■ Problem details ■
Return the lines from the one that contains "Keep writing the" through the one that contains "return np.array(inner)[::-1], np.array(outer)[::-1]", both included, exactly as written and with nothing added.
═══ Records for this exercise ═══
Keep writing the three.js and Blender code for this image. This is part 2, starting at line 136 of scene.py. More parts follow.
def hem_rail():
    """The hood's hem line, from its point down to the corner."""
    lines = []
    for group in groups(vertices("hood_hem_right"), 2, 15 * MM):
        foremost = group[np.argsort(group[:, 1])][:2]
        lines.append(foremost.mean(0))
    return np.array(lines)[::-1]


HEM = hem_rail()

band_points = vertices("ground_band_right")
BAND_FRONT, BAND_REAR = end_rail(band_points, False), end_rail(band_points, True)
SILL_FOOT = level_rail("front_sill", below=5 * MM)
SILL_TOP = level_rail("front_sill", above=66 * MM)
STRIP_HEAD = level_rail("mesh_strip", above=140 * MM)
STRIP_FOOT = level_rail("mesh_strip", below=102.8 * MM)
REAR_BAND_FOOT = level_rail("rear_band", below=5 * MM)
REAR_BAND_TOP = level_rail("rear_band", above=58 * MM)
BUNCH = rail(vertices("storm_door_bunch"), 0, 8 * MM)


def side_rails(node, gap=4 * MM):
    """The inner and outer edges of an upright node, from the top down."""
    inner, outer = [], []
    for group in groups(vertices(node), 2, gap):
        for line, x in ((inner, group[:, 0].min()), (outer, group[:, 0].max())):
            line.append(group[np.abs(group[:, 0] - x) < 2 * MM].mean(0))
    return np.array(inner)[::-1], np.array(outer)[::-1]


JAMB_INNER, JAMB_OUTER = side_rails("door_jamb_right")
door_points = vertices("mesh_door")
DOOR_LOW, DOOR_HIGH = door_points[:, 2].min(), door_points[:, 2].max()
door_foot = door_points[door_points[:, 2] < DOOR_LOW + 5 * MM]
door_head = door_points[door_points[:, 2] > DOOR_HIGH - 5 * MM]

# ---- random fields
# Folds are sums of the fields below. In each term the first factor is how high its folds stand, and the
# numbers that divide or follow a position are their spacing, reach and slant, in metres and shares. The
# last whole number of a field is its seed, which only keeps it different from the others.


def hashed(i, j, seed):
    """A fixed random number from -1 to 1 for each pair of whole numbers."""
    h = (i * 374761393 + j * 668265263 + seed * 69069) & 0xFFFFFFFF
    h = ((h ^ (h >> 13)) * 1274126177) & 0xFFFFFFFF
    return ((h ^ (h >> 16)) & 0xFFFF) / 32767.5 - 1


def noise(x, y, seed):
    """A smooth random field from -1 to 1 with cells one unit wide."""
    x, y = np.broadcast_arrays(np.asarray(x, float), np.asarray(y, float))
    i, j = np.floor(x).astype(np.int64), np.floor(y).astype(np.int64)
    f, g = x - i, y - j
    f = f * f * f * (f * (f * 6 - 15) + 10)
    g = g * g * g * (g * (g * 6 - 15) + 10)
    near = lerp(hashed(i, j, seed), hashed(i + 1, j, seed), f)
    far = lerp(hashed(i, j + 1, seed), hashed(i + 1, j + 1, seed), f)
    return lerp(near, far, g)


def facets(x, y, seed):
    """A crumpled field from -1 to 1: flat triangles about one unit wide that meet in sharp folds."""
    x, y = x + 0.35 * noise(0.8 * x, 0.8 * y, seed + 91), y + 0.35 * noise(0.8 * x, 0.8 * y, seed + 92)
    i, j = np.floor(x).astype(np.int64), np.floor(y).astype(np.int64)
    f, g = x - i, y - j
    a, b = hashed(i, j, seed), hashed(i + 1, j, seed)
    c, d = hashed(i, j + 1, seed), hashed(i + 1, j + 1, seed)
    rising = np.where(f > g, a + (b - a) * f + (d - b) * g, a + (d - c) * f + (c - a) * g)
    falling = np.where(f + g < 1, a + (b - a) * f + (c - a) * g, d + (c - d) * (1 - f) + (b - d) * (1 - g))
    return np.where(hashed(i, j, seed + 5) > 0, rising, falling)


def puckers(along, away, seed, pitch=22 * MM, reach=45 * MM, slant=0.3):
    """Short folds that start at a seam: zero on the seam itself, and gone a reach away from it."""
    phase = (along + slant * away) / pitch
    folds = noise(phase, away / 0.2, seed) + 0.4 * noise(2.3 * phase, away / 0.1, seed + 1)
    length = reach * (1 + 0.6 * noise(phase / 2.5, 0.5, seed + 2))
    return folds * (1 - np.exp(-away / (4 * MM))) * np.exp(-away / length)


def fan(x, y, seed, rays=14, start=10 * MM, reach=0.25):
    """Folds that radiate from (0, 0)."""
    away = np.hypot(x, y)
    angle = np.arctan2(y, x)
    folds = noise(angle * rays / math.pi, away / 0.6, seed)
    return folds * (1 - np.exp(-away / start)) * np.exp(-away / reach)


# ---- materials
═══
═══ Records for this exercise ═══
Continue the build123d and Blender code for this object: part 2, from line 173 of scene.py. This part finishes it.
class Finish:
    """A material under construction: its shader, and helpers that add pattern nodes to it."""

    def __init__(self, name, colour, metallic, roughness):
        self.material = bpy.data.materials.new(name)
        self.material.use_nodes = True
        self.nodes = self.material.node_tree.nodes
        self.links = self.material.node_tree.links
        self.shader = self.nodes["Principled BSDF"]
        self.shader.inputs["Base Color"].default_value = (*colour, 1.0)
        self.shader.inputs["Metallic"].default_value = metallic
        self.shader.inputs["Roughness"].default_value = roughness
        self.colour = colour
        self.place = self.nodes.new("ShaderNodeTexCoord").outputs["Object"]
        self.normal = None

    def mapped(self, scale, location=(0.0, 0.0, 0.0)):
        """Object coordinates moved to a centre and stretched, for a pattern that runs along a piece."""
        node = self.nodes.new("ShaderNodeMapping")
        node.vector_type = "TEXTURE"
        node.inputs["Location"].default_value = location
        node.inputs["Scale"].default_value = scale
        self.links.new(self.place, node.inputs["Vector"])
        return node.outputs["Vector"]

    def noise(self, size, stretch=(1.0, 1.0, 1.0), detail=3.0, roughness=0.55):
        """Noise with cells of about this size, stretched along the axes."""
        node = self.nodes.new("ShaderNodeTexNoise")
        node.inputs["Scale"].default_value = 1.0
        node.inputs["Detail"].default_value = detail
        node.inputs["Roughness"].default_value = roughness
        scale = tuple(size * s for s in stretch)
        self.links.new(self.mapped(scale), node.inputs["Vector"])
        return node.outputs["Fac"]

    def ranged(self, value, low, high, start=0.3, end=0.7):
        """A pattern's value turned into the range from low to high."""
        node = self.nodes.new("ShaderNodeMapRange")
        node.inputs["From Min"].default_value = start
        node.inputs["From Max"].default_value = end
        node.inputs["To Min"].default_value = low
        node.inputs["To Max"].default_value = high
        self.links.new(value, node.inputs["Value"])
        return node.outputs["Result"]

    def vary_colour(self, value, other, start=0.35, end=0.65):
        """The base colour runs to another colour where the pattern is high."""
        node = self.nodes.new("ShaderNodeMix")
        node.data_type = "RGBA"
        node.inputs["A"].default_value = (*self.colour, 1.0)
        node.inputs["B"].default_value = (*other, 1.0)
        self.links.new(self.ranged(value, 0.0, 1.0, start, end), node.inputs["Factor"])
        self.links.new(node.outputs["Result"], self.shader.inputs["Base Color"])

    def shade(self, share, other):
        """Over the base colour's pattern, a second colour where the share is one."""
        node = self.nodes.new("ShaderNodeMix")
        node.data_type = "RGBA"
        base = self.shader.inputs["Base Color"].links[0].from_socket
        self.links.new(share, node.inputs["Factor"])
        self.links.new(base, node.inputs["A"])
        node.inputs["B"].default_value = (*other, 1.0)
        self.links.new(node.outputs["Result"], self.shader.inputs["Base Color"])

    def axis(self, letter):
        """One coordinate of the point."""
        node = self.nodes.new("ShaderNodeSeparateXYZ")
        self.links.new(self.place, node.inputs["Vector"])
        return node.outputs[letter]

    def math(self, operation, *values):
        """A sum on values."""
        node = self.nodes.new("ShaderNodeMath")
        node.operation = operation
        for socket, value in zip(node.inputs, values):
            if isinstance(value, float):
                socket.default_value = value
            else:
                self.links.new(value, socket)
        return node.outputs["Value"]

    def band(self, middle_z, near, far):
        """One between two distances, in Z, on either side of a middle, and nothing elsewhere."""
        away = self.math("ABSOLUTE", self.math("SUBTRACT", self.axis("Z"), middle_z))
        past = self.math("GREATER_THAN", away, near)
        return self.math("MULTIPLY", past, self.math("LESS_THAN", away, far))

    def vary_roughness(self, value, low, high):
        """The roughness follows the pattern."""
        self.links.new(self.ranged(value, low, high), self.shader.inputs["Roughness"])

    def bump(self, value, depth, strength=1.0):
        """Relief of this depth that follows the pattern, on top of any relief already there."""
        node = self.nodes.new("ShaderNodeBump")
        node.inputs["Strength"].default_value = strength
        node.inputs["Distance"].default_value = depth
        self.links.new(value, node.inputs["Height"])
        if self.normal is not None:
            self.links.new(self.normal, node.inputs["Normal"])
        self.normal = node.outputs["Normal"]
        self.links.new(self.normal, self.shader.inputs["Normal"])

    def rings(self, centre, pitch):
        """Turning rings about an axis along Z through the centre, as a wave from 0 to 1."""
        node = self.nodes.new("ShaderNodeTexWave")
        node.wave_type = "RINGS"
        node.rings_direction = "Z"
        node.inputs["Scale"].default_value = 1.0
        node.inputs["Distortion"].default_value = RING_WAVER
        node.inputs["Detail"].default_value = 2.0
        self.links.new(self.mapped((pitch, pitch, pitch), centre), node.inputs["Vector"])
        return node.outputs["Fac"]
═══
■ The answer ■
Keep writing the three.js and Blender code for this image. This is part 2, starting at line 136 of scene.py. More parts follow.
def hem_rail():
    """The hood's hem line, from its point down to the corner."""
    lines = []
    for group in groups(vertices("hood_hem_right"), 2, 15 * MM):
        foremost = group[np.argsort(group[:, 1])][:2]
        lines.append(foremost.mean(0))
    return np.array(lines)[::-1]


HEM = hem_rail()

band_points = vertices("ground_band_right")
BAND_FRONT, BAND_REAR = end_rail(band_points, False), end_rail(band_points, True)
SILL_FOOT = level_rail("front_sill", below=5 * MM)
SILL_TOP = level_rail("front_sill", above=66 * MM)
STRIP_HEAD = level_rail("mesh_strip", above=140 * MM)
STRIP_FOOT = level_rail("mesh_strip", below=102.8 * MM)
REAR_BAND_FOOT = level_rail("rear_band", below=5 * MM)
REAR_BAND_TOP = level_rail("rear_band", above=58 * MM)
BUNCH = rail(vertices("storm_door_bunch"), 0, 8 * MM)


def side_rails(node, gap=4 * MM):
    """The inner and outer edges of an upright node, from the top down."""
    inner, outer = [], []
    for group in groups(vertices(node), 2, gap):
        for line, x in ((inner, group[:, 0].min()), (outer, group[:, 0].max())):
            line.append(group[np.abs(group[:, 0] - x) < 2 * MM].mean(0))
    return np.array(inner)[::-1], np.array(outer)[::-1]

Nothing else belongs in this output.